- AIM OF THE TASK
Emit the exact text of every line from the line with "leg(far_wrap, far_turns, far_feeds)" to the line with "points = [vertex.co", both ends included. No other output is expected.

- DATA LISTING
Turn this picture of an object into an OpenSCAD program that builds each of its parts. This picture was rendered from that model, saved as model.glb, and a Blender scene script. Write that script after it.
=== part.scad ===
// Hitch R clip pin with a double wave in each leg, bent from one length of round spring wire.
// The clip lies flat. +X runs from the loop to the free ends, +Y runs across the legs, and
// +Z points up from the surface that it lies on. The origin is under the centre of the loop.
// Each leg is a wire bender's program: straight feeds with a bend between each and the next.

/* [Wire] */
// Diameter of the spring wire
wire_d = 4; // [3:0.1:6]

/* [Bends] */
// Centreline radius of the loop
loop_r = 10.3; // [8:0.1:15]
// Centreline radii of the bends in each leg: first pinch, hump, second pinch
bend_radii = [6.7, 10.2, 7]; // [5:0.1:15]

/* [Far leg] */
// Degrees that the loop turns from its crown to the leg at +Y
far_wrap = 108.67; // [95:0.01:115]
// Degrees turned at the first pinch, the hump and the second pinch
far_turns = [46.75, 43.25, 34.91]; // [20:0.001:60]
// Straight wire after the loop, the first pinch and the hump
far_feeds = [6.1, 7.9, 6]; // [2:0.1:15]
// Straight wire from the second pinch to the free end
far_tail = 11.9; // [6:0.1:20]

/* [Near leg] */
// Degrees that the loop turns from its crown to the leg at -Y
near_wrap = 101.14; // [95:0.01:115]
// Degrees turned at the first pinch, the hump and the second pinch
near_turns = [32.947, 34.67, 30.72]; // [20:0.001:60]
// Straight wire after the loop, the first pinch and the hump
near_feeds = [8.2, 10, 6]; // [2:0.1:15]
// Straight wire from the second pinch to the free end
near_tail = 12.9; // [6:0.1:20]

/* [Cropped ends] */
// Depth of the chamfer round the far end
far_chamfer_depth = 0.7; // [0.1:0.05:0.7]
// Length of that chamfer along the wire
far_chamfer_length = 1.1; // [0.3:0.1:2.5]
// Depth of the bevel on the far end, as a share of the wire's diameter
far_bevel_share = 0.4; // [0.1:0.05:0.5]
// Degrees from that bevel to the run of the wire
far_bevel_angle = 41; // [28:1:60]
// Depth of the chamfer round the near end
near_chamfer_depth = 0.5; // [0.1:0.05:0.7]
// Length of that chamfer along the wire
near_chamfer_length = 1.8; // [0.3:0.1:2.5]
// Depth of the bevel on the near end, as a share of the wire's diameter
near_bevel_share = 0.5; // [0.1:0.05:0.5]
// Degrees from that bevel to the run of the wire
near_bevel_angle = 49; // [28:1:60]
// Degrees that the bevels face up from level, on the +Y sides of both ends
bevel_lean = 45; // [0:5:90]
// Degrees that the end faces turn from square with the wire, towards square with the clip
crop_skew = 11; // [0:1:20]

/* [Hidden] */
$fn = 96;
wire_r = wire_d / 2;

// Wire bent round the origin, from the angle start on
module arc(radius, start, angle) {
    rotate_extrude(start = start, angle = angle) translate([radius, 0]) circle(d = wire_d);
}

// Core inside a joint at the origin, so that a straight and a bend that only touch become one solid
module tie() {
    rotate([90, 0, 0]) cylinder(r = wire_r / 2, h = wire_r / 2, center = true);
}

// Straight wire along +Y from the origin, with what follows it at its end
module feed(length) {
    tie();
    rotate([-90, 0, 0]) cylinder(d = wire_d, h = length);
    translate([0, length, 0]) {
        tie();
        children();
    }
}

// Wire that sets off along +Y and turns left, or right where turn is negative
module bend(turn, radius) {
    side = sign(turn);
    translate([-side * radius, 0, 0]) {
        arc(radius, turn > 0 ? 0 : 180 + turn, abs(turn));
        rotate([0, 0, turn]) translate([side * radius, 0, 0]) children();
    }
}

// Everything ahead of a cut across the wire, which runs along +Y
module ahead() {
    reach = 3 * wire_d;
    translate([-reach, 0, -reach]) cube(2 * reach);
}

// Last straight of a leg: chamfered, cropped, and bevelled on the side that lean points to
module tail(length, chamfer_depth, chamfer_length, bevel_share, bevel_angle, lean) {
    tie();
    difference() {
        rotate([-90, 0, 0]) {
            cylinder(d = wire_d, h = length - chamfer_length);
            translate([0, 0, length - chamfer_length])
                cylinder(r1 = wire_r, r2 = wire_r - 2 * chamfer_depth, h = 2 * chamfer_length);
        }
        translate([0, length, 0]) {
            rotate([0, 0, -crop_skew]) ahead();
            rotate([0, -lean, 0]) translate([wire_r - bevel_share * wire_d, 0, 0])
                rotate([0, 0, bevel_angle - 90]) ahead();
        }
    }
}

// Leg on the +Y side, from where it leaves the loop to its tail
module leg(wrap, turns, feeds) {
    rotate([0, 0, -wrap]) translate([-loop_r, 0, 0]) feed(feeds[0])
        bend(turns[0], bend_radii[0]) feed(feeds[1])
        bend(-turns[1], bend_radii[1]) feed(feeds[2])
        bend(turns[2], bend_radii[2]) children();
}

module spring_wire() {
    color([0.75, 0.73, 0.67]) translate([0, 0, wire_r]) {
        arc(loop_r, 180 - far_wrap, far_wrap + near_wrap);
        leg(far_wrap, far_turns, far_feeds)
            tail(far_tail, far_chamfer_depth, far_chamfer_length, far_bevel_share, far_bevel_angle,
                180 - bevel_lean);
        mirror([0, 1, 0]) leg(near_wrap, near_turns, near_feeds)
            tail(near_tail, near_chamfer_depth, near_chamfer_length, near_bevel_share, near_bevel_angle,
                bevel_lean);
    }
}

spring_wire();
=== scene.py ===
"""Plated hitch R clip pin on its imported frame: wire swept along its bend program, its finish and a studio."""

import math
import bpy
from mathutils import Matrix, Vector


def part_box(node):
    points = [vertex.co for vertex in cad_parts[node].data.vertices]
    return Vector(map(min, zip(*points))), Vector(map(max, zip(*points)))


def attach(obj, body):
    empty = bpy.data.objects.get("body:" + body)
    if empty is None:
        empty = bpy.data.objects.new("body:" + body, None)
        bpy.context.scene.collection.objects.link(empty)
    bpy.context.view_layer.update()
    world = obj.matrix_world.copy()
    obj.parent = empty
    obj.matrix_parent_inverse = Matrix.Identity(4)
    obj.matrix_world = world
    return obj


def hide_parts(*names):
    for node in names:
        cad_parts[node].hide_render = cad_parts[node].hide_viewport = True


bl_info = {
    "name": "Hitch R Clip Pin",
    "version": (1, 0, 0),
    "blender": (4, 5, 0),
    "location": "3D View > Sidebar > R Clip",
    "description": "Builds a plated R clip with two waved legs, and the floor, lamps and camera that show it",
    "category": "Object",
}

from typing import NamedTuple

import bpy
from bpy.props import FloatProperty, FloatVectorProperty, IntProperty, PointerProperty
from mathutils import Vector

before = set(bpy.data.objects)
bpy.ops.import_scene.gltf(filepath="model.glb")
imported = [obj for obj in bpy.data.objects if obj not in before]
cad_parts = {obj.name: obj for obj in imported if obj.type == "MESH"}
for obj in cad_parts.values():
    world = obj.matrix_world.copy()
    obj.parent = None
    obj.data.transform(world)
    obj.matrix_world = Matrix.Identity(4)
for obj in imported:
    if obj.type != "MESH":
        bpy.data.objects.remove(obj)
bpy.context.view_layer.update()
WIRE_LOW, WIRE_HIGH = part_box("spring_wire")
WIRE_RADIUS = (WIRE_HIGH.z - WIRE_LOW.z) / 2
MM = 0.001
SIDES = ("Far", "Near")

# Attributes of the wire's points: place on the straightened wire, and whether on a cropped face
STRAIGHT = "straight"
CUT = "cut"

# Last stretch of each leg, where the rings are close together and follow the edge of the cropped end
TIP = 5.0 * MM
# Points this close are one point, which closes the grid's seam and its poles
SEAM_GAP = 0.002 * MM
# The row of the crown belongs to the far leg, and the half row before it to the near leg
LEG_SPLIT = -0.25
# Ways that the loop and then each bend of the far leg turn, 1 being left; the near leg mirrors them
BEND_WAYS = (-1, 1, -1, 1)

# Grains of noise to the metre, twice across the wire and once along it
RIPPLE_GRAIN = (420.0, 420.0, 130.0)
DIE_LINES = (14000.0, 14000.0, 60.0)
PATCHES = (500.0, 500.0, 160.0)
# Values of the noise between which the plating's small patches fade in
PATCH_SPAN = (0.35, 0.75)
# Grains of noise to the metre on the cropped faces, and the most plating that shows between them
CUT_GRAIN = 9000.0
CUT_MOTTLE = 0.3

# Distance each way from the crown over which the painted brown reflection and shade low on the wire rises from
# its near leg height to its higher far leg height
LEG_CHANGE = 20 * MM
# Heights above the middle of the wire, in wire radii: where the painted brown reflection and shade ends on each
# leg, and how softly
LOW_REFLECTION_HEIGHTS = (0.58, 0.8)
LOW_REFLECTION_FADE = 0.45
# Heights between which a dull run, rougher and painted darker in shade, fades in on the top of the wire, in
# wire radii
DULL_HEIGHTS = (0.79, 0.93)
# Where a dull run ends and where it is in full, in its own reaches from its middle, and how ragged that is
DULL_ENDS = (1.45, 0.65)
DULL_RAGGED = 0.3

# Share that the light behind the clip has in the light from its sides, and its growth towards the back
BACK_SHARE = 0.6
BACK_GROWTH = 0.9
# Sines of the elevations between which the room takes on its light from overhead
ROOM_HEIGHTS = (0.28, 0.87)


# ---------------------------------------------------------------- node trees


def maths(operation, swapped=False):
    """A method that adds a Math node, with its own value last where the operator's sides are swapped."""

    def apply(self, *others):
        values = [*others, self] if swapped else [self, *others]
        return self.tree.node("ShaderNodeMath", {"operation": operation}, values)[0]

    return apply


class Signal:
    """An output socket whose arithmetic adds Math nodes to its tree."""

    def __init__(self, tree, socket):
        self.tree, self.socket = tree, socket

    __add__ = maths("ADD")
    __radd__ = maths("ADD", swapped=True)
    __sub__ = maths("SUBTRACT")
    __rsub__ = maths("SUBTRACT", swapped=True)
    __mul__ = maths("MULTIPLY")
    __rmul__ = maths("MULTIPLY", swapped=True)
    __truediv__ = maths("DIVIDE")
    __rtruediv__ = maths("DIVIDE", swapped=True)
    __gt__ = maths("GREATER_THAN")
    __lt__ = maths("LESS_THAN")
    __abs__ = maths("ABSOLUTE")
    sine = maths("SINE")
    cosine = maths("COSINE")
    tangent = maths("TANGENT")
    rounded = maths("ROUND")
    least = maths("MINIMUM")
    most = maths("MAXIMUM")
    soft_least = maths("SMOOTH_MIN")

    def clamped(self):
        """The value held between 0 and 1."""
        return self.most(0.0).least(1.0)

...

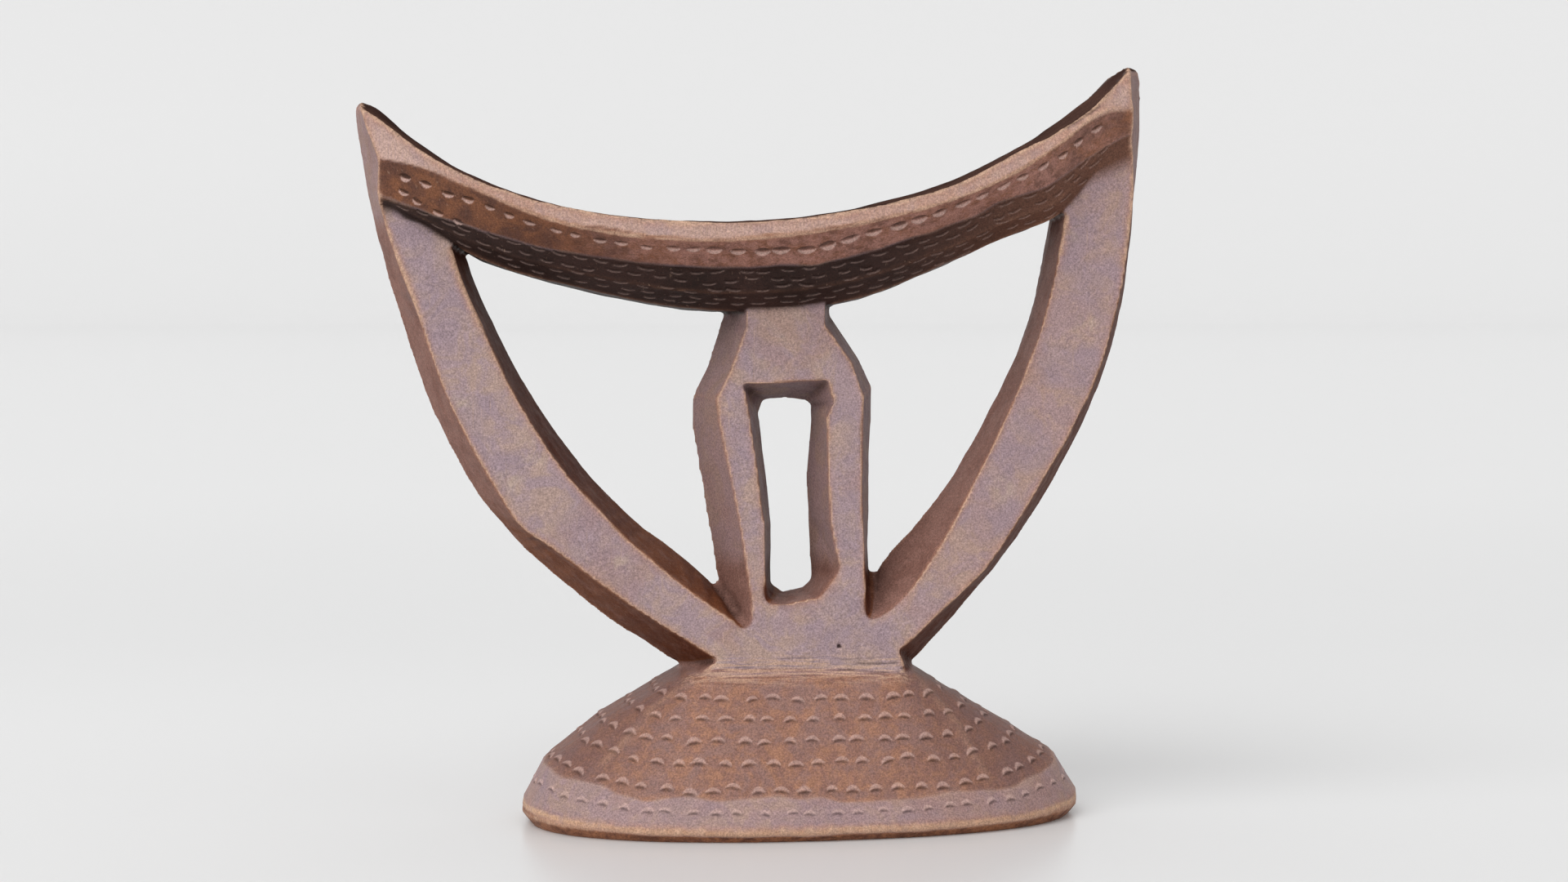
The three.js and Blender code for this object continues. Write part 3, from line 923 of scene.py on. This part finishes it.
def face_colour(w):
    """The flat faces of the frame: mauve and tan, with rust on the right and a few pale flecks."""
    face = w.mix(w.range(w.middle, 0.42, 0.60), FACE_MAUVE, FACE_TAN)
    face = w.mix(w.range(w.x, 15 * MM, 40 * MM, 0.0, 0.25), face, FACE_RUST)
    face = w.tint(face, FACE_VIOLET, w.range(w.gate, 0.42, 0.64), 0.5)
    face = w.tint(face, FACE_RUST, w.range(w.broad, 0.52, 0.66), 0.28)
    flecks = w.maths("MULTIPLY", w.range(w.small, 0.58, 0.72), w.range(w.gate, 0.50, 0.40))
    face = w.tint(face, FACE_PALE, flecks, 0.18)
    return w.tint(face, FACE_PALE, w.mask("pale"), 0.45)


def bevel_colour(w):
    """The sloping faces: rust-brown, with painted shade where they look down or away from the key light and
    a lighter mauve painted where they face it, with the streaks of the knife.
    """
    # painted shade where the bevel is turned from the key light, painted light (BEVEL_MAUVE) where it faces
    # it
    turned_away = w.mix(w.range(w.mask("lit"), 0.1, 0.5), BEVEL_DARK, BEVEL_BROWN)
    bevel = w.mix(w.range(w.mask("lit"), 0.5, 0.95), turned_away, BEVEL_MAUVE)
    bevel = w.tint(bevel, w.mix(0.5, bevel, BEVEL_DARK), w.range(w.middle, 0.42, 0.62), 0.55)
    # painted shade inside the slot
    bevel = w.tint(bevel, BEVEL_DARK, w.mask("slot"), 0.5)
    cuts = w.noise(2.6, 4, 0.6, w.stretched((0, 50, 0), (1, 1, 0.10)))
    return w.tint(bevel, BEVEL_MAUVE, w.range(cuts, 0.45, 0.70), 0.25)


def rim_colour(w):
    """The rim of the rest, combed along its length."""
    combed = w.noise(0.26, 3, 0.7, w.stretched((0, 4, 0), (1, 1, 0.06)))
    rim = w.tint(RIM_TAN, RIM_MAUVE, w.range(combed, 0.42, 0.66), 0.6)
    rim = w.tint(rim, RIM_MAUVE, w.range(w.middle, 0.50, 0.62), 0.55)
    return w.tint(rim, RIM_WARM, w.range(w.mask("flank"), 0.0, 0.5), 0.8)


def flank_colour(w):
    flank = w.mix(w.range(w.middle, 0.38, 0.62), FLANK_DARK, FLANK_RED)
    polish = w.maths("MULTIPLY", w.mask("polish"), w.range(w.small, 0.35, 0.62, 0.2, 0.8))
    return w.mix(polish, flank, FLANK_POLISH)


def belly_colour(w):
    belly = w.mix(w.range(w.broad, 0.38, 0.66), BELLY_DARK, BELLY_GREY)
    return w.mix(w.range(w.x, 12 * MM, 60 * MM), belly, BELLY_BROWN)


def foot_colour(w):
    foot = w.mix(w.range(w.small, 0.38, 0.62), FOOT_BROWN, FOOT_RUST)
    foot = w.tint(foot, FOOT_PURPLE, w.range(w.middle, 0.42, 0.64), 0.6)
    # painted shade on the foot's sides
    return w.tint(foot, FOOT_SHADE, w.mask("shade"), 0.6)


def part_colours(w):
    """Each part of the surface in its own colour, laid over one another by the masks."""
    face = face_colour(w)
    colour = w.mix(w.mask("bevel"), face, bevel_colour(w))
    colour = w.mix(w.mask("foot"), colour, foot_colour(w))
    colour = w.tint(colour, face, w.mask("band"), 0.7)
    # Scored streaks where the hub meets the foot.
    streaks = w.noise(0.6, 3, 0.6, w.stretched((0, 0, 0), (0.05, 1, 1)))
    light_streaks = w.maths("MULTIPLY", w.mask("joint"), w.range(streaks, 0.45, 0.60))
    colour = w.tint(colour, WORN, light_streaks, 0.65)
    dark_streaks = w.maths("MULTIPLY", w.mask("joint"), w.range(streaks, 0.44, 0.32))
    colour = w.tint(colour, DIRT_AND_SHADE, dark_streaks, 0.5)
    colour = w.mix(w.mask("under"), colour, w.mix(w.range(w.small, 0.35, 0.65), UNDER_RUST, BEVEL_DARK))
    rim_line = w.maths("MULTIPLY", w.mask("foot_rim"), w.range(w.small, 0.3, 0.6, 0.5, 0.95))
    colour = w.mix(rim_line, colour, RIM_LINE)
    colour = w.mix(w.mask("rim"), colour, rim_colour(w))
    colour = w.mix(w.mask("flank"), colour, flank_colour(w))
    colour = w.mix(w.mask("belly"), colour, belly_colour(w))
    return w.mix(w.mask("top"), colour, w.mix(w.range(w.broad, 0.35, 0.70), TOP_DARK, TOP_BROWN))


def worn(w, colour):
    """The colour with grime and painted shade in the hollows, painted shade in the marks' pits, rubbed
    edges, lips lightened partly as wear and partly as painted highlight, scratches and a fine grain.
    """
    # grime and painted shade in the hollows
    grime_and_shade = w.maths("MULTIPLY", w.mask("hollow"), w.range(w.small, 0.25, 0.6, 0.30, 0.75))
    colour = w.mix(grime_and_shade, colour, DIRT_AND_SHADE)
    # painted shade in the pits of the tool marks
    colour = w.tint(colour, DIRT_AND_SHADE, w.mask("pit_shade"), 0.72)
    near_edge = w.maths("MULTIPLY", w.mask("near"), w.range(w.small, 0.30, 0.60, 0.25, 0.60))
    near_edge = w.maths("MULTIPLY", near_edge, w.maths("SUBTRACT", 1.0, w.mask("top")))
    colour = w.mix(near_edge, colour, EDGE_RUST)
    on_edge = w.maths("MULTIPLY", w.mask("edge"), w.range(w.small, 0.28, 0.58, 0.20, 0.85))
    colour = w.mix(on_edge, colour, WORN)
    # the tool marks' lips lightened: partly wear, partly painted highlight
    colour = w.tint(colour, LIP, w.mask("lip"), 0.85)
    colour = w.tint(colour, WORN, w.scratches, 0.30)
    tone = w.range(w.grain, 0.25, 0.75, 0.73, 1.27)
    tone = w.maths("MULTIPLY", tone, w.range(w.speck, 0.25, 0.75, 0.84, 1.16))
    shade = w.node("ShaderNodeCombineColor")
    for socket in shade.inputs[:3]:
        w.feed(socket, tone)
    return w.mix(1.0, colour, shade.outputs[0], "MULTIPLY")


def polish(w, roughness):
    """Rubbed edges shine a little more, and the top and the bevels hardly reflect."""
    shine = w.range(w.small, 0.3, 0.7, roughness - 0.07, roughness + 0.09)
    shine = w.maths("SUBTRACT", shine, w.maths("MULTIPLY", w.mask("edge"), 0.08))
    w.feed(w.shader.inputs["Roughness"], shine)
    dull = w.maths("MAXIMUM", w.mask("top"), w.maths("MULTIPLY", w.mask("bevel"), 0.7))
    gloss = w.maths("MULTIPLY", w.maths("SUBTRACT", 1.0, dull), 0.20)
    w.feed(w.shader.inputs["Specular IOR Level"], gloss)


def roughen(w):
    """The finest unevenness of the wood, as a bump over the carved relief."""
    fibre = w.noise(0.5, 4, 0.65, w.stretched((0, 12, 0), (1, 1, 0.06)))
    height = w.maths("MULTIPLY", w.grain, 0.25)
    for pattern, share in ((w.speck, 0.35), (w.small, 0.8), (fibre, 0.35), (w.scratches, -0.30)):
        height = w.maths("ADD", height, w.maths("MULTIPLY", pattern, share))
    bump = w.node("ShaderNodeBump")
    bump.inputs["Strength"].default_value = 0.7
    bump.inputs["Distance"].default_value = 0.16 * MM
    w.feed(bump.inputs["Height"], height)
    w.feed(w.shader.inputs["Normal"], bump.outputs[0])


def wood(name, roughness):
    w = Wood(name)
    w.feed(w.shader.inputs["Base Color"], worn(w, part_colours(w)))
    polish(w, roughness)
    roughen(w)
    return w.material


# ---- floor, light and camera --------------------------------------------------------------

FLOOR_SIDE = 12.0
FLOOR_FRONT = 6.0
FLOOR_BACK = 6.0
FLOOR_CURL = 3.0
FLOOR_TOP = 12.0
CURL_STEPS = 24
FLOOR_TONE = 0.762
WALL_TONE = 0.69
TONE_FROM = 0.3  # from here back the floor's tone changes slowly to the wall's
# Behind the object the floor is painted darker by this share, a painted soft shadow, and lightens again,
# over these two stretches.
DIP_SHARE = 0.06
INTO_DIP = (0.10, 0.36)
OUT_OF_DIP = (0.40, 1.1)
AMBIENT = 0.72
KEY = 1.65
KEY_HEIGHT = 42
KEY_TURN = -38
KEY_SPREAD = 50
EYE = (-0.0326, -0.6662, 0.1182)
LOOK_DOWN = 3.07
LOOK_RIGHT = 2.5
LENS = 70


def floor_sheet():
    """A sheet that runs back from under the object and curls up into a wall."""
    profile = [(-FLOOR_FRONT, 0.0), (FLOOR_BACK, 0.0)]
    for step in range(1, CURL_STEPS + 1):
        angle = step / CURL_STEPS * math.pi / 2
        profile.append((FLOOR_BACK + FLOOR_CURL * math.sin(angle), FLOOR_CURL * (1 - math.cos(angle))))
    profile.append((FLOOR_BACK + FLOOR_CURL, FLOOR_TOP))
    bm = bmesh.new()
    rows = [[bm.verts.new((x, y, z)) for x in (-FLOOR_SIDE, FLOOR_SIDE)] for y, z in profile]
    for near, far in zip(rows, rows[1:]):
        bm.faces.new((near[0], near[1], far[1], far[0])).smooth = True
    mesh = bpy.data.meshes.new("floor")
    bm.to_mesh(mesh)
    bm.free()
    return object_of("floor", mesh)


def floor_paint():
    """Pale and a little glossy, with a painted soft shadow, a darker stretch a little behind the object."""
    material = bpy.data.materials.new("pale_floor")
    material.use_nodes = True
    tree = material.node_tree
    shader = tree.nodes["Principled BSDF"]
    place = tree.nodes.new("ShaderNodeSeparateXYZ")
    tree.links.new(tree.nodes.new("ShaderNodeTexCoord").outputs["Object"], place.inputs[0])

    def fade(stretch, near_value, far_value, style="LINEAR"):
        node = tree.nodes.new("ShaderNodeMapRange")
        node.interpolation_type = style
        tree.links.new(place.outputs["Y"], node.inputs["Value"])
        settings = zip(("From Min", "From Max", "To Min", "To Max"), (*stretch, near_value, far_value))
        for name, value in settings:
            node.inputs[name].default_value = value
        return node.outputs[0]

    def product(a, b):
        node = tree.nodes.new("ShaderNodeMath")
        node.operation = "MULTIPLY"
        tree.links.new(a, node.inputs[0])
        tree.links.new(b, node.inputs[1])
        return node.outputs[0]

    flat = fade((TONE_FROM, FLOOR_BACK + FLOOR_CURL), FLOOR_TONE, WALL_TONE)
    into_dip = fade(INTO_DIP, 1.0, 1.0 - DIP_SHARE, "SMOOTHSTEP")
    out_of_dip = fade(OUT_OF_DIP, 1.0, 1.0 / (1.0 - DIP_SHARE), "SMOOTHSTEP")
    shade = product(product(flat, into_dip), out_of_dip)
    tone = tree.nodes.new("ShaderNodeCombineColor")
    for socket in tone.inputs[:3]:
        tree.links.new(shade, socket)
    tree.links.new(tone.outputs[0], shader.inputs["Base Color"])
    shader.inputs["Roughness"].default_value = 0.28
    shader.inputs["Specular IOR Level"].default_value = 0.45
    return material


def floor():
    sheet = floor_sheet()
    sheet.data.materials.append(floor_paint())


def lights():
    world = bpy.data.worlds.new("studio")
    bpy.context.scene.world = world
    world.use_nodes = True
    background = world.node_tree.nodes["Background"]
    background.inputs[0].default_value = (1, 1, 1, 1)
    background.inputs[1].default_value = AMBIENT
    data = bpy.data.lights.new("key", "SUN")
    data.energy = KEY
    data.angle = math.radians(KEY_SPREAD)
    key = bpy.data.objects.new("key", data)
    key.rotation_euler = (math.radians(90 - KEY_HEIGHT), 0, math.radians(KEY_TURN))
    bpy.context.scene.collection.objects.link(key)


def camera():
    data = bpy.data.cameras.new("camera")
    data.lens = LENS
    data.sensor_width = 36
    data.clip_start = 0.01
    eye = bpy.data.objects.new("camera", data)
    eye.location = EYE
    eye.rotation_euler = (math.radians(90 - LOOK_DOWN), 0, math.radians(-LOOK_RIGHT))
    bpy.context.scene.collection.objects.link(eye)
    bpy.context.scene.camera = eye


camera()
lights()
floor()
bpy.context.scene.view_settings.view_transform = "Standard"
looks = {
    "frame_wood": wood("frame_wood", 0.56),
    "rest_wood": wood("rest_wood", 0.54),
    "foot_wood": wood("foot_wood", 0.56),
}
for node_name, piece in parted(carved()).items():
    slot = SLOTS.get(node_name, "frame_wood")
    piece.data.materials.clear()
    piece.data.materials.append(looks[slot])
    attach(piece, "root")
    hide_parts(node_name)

- REPLY TO THE EXERCISE
        leg(far_wrap, far_turns, far_feeds)
            tail(far_tail, far_chamfer_depth, far_chamfer_length, far_bevel_share, far_bevel_angle,
                180 - bevel_lean);
        mirror([0, 1, 0]) leg(near_wrap, near_turns, near_feeds)
            tail(near_tail, near_chamfer_depth, near_chamfer_length, near_bevel_share, near_bevel_angle,
                bevel_lean);
    }
}

spring_wire();
=== scene.py ===
"""Plated hitch R clip pin on its imported frame: wire swept along its bend program, its finish and a studio."""

import math
import bpy
from mathutils import Matrix, Vector


def part_box(node):
    points = [vertex.co for vertex in cad_parts[node].data.vertices]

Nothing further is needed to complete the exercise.